▶ To be done: Repeat exactly the lines from the start of the entries below through the line containing "const TIP = [2.95, -106.7, 0];". Omit the rest.

▶ Supplied material:
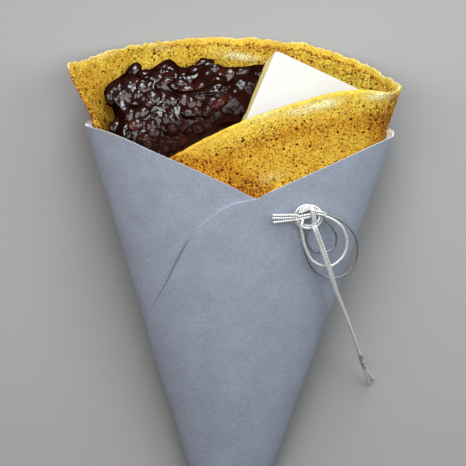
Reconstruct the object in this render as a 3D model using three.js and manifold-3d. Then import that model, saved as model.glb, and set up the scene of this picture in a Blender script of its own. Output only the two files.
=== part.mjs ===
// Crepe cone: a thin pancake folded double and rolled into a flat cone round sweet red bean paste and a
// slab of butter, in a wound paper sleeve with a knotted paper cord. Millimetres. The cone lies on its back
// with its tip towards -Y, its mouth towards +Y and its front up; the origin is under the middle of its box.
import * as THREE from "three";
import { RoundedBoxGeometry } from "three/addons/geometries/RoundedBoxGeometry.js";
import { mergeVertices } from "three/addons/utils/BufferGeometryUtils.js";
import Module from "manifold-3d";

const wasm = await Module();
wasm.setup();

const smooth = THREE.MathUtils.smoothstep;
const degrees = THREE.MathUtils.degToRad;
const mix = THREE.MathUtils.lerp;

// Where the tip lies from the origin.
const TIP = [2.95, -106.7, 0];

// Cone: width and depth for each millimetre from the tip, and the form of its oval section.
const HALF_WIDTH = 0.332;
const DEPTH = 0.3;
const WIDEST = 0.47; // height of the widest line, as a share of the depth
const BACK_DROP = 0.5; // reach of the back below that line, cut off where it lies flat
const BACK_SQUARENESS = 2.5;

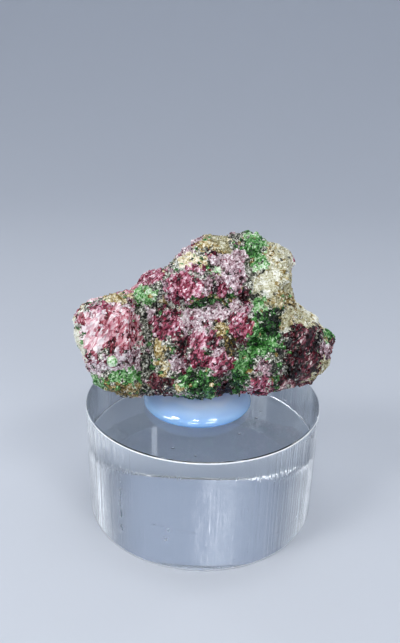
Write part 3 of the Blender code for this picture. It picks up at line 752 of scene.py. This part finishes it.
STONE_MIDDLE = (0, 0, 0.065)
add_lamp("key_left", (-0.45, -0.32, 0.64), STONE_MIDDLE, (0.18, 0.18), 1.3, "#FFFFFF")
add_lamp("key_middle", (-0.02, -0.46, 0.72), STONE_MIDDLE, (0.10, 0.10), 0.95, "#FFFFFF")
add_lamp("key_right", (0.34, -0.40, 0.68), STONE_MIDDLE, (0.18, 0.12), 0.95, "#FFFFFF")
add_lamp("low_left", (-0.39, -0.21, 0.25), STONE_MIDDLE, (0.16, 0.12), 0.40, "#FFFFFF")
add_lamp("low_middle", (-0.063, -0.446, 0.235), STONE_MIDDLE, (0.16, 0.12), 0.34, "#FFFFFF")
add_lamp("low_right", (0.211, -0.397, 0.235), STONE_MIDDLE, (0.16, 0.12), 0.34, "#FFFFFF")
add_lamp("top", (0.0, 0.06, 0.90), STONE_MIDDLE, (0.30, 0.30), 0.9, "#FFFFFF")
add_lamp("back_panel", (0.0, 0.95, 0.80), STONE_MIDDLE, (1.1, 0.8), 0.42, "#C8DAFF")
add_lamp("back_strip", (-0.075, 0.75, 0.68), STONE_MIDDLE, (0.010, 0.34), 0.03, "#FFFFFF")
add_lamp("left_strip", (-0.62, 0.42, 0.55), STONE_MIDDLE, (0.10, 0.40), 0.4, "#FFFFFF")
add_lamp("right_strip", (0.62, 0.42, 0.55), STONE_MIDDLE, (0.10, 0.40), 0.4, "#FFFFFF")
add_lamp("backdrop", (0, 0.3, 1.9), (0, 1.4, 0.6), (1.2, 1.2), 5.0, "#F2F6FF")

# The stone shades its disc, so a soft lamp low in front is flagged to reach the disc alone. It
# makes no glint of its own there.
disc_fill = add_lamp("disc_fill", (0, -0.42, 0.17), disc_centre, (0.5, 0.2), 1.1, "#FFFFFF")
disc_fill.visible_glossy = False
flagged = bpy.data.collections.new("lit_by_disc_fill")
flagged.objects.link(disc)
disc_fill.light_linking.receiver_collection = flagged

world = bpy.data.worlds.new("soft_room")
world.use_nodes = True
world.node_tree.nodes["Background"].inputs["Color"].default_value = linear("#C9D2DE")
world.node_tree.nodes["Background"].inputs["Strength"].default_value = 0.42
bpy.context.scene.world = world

▶ Worked solution:
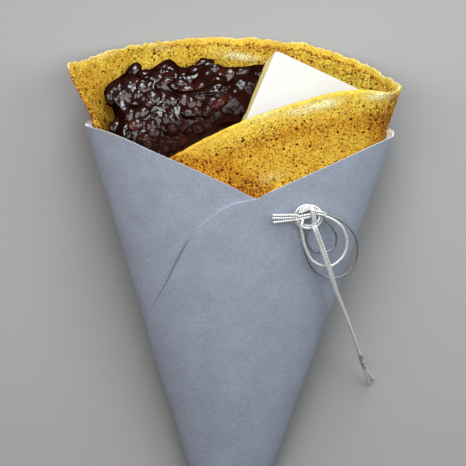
Reconstruct the object in this render as a 3D model using three.js and manifold-3d. Then import that model, saved as model.glb, and set up the scene of this picture in a Blender script of its own. Output only the two files.
=== part.mjs ===
// Crepe cone: a thin pancake folded double and rolled into a flat cone round sweet red bean paste and a
// slab of butter, in a wound paper sleeve with a knotted paper cord. Millimetres. The cone lies on its back
// with its tip towards -Y, its mouth towards +Y and its front up; the origin is under the middle of its box.
import * as THREE from "three";
import { RoundedBoxGeometry } from "three/addons/geometries/RoundedBoxGeometry.js";
import { mergeVertices } from "three/addons/utils/BufferGeometryUtils.js";
import Module from "manifold-3d";

const wasm = await Module();
wasm.setup();

const smooth = THREE.MathUtils.smoothstep;
const degrees = THREE.MathUtils.degToRad;
const mix = THREE.MathUtils.lerp;

// Where the tip lies from the origin.
const TIP = [2.95, -106.7, 0];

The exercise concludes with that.